ENTRIES PROVIDED:
------------------------------------------------------------------------

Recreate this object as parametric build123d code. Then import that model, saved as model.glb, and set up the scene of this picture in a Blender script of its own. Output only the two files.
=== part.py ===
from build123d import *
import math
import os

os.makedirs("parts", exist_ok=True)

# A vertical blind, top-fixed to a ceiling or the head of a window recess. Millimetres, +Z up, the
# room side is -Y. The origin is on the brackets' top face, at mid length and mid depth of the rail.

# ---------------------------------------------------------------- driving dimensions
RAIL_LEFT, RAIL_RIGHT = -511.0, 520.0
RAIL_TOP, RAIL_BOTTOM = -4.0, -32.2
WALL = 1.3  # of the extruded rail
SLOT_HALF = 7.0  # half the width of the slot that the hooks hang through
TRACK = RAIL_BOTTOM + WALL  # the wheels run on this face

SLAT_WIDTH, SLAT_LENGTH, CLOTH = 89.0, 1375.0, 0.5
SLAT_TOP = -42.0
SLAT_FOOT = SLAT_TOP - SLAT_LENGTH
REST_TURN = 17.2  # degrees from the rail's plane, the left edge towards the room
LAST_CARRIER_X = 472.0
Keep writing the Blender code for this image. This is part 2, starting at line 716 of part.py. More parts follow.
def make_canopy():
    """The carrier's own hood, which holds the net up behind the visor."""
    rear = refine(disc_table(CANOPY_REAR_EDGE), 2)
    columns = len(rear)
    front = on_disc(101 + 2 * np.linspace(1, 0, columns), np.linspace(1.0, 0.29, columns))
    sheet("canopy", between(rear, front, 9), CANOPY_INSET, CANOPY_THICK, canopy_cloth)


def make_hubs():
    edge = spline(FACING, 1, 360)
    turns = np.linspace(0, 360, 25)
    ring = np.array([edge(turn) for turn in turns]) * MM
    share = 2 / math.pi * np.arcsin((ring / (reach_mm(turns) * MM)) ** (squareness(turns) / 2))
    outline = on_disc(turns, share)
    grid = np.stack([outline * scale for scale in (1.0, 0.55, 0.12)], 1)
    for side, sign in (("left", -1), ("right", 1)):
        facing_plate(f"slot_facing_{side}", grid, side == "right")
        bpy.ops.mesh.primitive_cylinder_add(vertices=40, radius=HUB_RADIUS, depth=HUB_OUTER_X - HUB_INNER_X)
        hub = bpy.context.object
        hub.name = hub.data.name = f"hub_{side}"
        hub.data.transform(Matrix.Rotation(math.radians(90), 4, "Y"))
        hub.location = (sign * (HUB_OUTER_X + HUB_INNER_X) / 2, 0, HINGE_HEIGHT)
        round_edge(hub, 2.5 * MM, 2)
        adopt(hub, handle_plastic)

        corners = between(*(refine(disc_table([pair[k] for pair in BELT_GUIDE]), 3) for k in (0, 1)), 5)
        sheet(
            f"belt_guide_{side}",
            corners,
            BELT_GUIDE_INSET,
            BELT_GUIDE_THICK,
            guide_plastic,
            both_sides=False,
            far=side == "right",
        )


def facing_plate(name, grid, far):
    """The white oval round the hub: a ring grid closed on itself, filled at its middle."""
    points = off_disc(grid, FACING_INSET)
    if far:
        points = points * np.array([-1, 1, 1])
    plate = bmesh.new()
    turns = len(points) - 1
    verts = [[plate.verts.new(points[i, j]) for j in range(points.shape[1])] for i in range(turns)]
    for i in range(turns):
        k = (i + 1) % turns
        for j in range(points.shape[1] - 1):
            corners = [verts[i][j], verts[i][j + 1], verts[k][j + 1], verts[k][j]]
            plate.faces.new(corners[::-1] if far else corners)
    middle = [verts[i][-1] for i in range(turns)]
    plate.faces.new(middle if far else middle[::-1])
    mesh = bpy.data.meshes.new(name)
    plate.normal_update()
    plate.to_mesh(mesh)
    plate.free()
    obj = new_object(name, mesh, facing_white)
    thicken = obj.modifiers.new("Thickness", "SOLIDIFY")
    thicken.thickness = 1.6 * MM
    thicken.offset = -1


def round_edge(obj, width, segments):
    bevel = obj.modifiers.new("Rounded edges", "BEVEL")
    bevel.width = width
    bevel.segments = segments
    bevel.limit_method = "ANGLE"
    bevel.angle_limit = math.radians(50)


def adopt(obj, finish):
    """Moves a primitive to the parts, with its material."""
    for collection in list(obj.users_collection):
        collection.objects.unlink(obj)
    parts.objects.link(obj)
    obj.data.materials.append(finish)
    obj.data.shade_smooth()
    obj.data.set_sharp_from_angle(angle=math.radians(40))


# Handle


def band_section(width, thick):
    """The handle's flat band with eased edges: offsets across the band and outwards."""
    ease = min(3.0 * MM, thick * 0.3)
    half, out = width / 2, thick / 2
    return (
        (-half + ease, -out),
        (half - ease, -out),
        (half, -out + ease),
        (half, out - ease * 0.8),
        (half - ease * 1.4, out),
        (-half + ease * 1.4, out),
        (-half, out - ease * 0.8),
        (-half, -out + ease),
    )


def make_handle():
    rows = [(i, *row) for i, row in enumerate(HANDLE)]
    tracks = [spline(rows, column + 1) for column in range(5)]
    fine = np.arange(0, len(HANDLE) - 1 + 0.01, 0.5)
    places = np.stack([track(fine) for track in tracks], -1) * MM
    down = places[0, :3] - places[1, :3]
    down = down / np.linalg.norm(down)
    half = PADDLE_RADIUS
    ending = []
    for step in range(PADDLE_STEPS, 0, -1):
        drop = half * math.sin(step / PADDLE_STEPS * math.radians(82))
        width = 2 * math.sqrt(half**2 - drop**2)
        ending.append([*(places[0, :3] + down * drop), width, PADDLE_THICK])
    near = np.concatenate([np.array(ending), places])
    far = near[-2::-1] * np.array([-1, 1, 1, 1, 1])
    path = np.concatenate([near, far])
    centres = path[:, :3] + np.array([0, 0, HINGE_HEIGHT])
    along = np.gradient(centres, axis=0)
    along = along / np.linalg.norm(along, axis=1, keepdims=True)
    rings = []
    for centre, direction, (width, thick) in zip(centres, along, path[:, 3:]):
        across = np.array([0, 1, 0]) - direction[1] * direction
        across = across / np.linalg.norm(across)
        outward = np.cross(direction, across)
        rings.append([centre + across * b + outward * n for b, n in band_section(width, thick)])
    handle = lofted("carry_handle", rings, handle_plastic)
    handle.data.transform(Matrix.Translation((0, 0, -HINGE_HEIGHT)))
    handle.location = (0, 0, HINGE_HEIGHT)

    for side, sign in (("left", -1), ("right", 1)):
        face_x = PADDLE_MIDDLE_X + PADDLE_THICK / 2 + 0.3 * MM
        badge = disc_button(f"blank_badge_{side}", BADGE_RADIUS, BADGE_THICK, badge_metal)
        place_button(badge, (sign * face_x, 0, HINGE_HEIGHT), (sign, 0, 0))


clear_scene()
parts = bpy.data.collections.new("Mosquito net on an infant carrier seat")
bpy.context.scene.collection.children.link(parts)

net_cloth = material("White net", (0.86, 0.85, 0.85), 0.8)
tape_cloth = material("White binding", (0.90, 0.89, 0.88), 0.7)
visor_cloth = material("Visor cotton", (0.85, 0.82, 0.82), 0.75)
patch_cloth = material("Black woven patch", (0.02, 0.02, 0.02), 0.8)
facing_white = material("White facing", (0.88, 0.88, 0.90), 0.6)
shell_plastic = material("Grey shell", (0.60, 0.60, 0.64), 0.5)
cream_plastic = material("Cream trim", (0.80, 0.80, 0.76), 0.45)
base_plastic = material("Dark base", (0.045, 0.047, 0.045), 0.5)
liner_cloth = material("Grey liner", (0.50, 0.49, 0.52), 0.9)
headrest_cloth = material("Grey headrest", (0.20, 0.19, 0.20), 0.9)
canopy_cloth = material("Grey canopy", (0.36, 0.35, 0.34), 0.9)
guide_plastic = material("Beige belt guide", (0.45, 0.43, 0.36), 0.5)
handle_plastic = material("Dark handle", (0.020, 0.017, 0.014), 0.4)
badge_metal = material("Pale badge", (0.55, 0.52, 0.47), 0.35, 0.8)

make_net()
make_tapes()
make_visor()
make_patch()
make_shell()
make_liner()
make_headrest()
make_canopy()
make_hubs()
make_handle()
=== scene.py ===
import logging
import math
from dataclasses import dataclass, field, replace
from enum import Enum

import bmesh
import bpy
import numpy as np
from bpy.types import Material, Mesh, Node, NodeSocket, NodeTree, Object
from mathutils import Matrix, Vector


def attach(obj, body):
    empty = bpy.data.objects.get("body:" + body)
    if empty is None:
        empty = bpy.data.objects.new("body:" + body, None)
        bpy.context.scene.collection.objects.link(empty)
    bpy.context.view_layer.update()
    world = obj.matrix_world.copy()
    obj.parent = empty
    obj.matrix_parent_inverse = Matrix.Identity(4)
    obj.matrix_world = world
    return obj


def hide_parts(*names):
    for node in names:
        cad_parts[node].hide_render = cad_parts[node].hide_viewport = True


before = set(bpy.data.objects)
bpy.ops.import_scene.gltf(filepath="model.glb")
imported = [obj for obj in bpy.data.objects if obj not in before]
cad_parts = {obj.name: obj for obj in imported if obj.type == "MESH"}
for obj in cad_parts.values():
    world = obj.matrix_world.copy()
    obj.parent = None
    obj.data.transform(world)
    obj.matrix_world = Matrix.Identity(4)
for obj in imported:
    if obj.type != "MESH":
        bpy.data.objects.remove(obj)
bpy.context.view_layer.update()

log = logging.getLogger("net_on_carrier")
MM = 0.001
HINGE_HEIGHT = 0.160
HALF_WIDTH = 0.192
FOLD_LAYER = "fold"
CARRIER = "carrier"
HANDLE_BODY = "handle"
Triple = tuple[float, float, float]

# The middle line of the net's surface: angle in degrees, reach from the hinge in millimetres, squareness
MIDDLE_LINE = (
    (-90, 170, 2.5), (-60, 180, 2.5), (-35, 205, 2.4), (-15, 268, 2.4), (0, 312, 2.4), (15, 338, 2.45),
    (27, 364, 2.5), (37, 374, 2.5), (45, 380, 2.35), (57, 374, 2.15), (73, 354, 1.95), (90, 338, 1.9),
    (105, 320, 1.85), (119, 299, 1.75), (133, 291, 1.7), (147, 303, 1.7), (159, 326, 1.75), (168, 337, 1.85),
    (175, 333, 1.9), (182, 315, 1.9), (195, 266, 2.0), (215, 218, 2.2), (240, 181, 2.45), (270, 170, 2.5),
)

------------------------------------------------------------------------

GIVEN EXERCISE:
Reproduce exactly the lines from the line with "0.85, 0.85), 0.8)" to the line with "for node in", both end lines included.

ANSWER:
net_cloth = material("White net", (0.86, 0.85, 0.85), 0.8)
tape_cloth = material("White binding", (0.90, 0.89, 0.88), 0.7)
visor_cloth = material("Visor cotton", (0.85, 0.82, 0.82), 0.75)
patch_cloth = material("Black woven patch", (0.02, 0.02, 0.02), 0.8)
facing_white = material("White facing", (0.88, 0.88, 0.90), 0.6)
shell_plastic = material("Grey shell", (0.60, 0.60, 0.64), 0.5)
cream_plastic = material("Cream trim", (0.80, 0.80, 0.76), 0.45)
base_plastic = material("Dark base", (0.045, 0.047, 0.045), 0.5)
liner_cloth = material("Grey liner", (0.50, 0.49, 0.52), 0.9)
headrest_cloth = material("Grey headrest", (0.20, 0.19, 0.20), 0.9)
canopy_cloth = material("Grey canopy", (0.36, 0.35, 0.34), 0.9)
guide_plastic = material("Beige belt guide", (0.45, 0.43, 0.36), 0.5)
handle_plastic = material("Dark handle", (0.020, 0.017, 0.014), 0.4)
badge_metal = material("Pale badge", (0.55, 0.52, 0.47), 0.35, 0.8)

make_net()
make_tapes()
make_visor()
make_patch()
make_shell()
make_liner()
make_headrest()
make_canopy()
make_hubs()
make_handle()
=== scene.py ===
import logging
import math
from dataclasses import dataclass, field, replace
from enum import Enum

import bmesh
import bpy
import numpy as np
from bpy.types import Material, Mesh, Node, NodeSocket, NodeTree, Object
from mathutils import Matrix, Vector


def attach(obj, body):
    empty = bpy.data.objects.get("body:" + body)
    if empty is None:
        empty = bpy.data.objects.new("body:" + body, None)
        bpy.context.scene.collection.objects.link(empty)
    bpy.context.view_layer.update()
    world = obj.matrix_world.copy()
    obj.parent = empty
    obj.matrix_parent_inverse = Matrix.Identity(4)
    obj.matrix_world = world
    return obj


def hide_parts(*names):
    for node in names:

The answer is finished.